This is just an anecdotal contribution:

I taught myself (some) Clojure using the math problems from Project Euler. I solved some problems using lazy sequences.

I found that, when I applied type hints, performance for long calculations (where startup doesn't matter) was usually comparable with hand-tuned Java.

This is almost to be expected: Clojure compiles ahead-of-time to JVM bytecode, and that runs with the same optimizing runtime as Java code.

What amazed me for a while was that some calculations were occupying multiple cores, although I hadn't (knowingly) programmed in any parallelization. It seems that the runtime is able to take the opportunity to parallelize lazy sequence generation and consumption.
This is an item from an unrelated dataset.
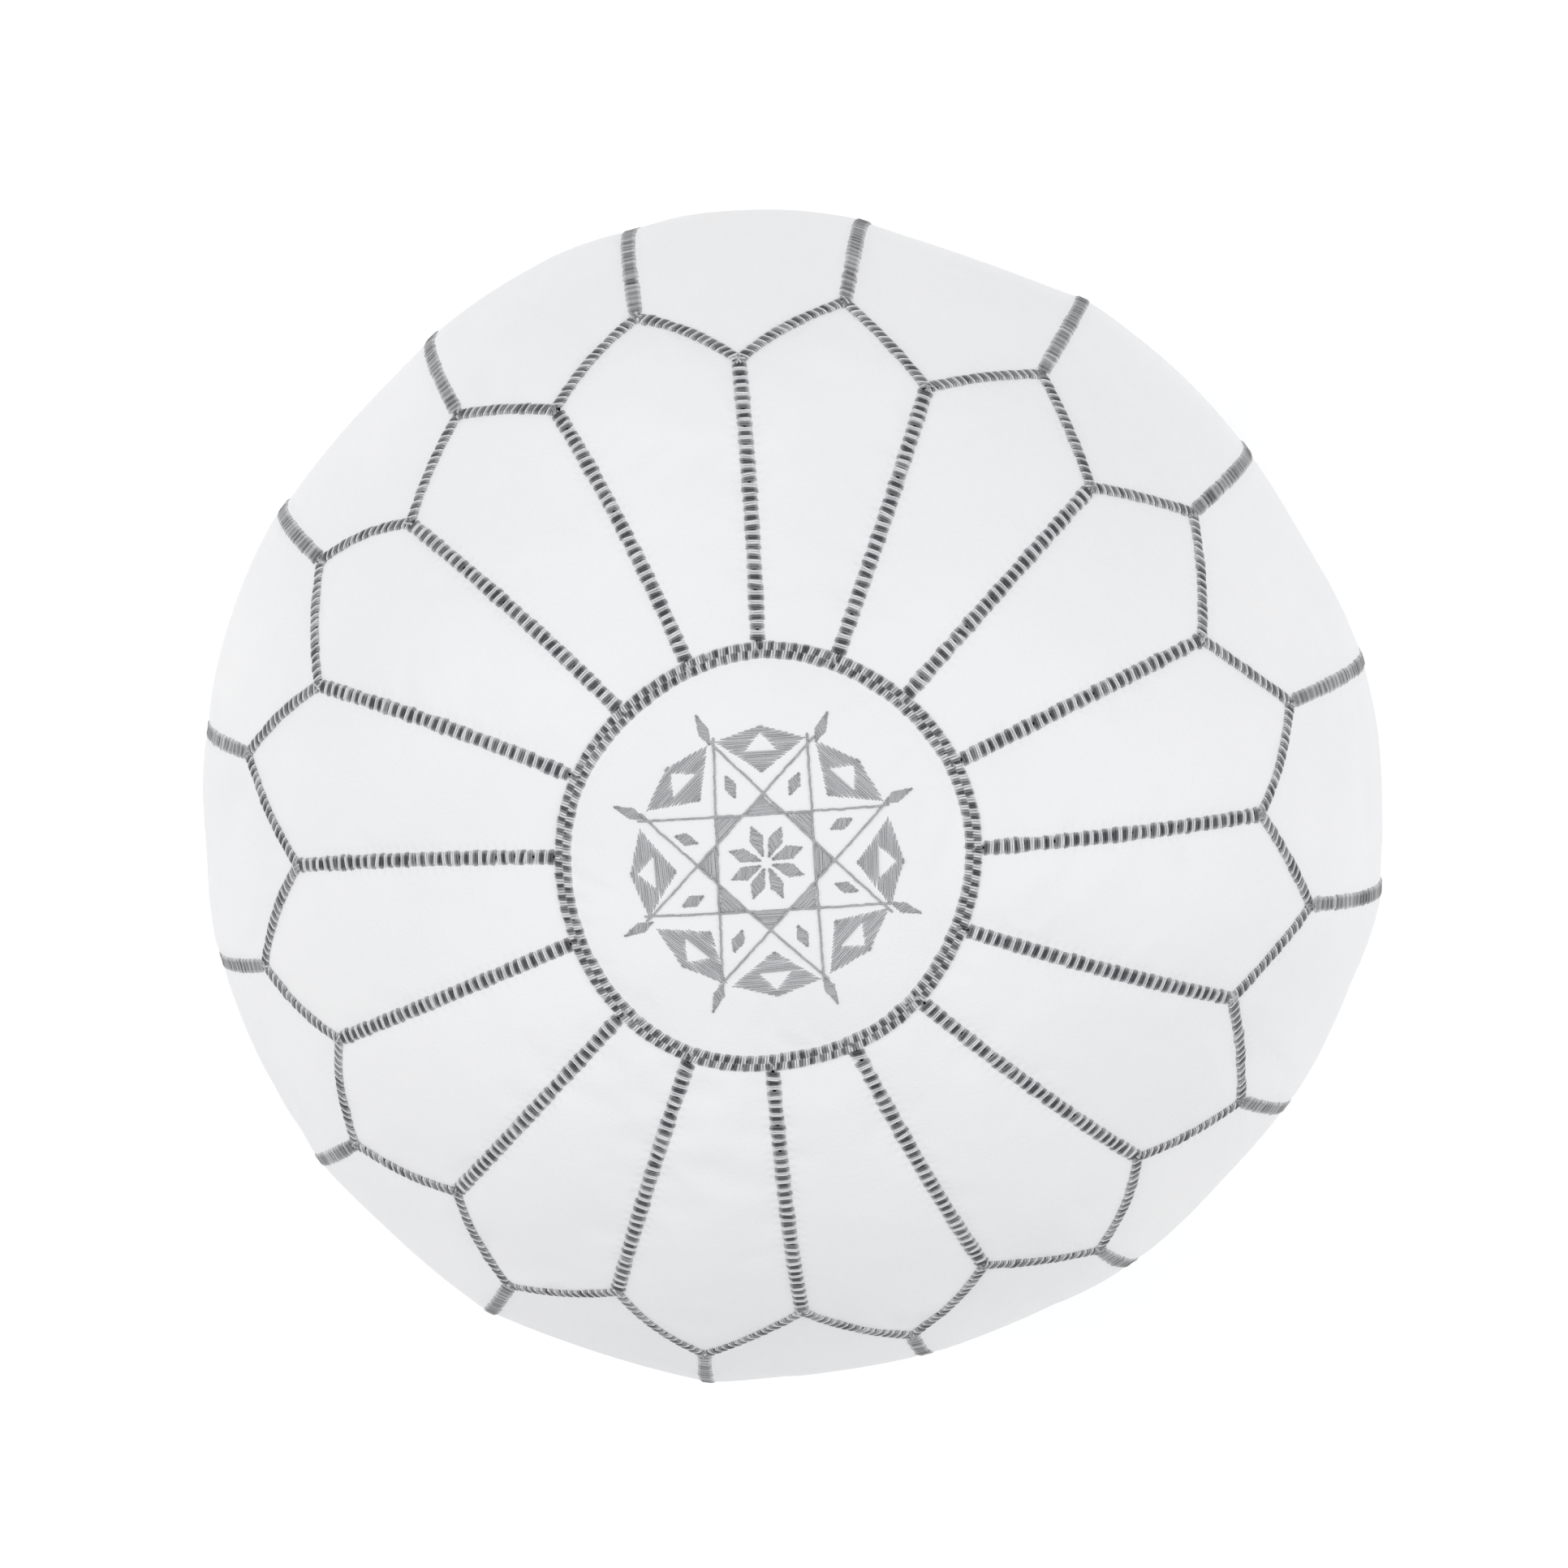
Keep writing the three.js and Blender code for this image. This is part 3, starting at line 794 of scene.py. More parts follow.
def floor_material():
    """A white sheet, lit softly from beneath like a light table."""
    r = Recipe("studio floor")
    base = r.blend((0.88, 0.88, 0.88, 1), (0.9, 0.9, 0.9, 1), r.noise(3, 2))
    return r.finish(
        Base_Color=base,
        Roughness=0.8,
        Specular_IOR_Level=0.1,
        Emission_Color=(1, 1, 1, 1),
        Emission_Strength=0.22,
    )


# ---------------------------------------------------------------- making and declaring pieces


def smooth_piece(name, mesh, material, body=BODY, replaces=()):
    """An object that shades smooth, wears one material and rides on a body."""
    obj = linked(name, mesh)
    mesh.materials.clear()
    mesh.materials.append(material)
    mesh.polygons.foreach_set("use_smooth", [True] * len(mesh.polygons))
    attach(obj, body)
    if replaces:
        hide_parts(*replaces)
    return obj


# ---------------------------------------------------------------- leather panels

SEAM_POINTS = 400
EDGE_ROLL = 1.7 * MM
EDGE_SINK = 0.6 * MM
EDGE_GAP = 0.18 * MM
TURNED_IN = 3.5 * MM
# How far from a corner of the seams the stitches' dimples start, and how long they take to grow.
DIMPLES_FROM, DIMPLES_GROWTH = 15.2 * MM, 8 * MM


class Seam:
    """A row of stitches: where it runs, how wide it is, and how far apart its stitches are."""

    def __init__(self, start, end, route, pitch, width):
        places = np.linspace(start, end, SEAM_POINTS)
        self.angles, self.runs = route(places)
        points = skin_point(self.angles, self.runs)
        steps = np.linalg.norm(np.diff(points, axis=0), axis=1)
        self.travel = np.concatenate([[0], np.cumsum(steps)])
        self.length = self.travel[-1]
        self.count = max(1, round(self.length / pitch))
        self.width = width

    def at(self, share):
        """Angle, run and unit directions along, across and out, at shares of the seam's length."""
        travel = np.asarray(share) * self.length
        angle = np.interp(travel, self.travel, self.angles)
        run = np.interp(travel, self.travel, self.runs)
        step = 0.8 * MM
        behind, ahead = (
            skin_point(
                np.interp(travel + side * step, self.travel, self.angles),
                np.interp(travel + side * step, self.travel, self.runs),
            )
            for side in (-1, 1)
        )
        out = skin_normal(angle, run)
        along = unit(ahead - behind)
        across = unit(np.cross(out, along))
        return skin_point(angle, run), along, across, out


def petal_seam(k):
    seams, s = plan(), stitches()
    route = lambda t: between(seams.ring, seams.zigzag, k + 0 * t, t)
    return Seam(0, 1, route, s.petal_pitch, s.petal_band)


def zigzag_seam(k, side):
    seams, s = plan(), stitches()
    return Seam(0, 0.5, lambda t: seams.zigzag(k + side * t), s.zigzag_pitch, s.zigzag_band)


def ring_seam():
    seams, s = plan(), stitches()
    return Seam(0, PETALS, seams.ring, s.ring_pitch, s.ring_band)


def side_seam(k):
    seams, s = plan(), stitches()
    route = lambda t: between(seams.zigzag, seams.foot, k + 0.5 + 0 * t, t)
    return Seam(0, 1, route, s.side_pitch, s.side_band)


def foot_seam():
    seams, s = plan(), stitches()
    return Seam(0, PETALS, seams.foot, s.zigzag_pitch, s.foot_band)


def tree_of(points):
    tree = KDTree(len(points))
    for i, point in enumerate(points):
        tree.insert(Vector(point), i)
    tree.balance()
    return tree


@lru_cache
def seam_tree():
    """Every seam as close-set points, the count of stitches at each, and where seams meet."""
    seams = [ring_seam(), foot_seam()]
    for k in range(PETALS):
        seams += [petal_seam(k), zigzag_seam(k, -1), zigzag_seam(k, 1), side_seam(k)]
    places, tallies = [], []
    for seam in seams:
        share = np.linspace(0, 1, max(8, int(seam.length / (0.6 * MM))))
        places.append(seam.at(share)[0])
        tallies.append(share * seam.count)
    corners = [seam.at([0, 1])[0] for seam in seams[2:]]
    return tree_of(np.concatenate(places)), np.concatenate(tallies), tree_of(np.concatenate(corners))


def mark_seams(mesh):
    """Tells a leather mesh how far each vertex is from a seam, its count of stitches there, and
    whether it is clear of the seams' corners."""
    tree, tallies, corners = seam_tree()
    rows = {"seam": [], "stitch": [], "clear": []}
    for vert in mesh.vertices:
        _, index, distance = tree.find(vert.co)
        rows["seam"].append(distance)
        rows["stitch"].append(tallies[index])
        clear = (corners.find(vert.co)[2] - DIMPLES_FROM) / DIMPLES_GROWTH
        rows["clear"].append(min(1.0, max(0.0, clear)))
    for key, values in rows.items():
        set_attribute(mesh, key, values)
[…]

My conclusion: Clean functional programming need not be slower than imperative programming, and may sometimes find unexpected avenues of optimization or parallelization.

As someone who hates to think about concurrency because it makes my brain hurt, I consider "automatic parallelization" a priceless benefit!

Carl Smotricz
@Carl, can you tell me what that particular project euler problem was? I would also like to try that out and see it for myself. And yes, Project Euler seems to be a good place to practice Clojure too.
ajay
Sorry, it's been a while. But I only did 25 or so problems, starting from 1. I think it involved prime numbers, but I'm not sure.
Carl Smotricz
+1  A: 

Here's an example in Clojure -- iterating over a list of things using some function.

(map some-fn big-list)

What's cool is that you can parallelize it (multiple cores, not multiple machines) with one character:

(pmap some-fn big-list)

The language/compiler machinery that makes pmap work would not be possible without pure functions and immutable data structures.

This is still an experimental feature. But functional, side-effect-free programming does make multi-core execution much easier.

Stuart Sierra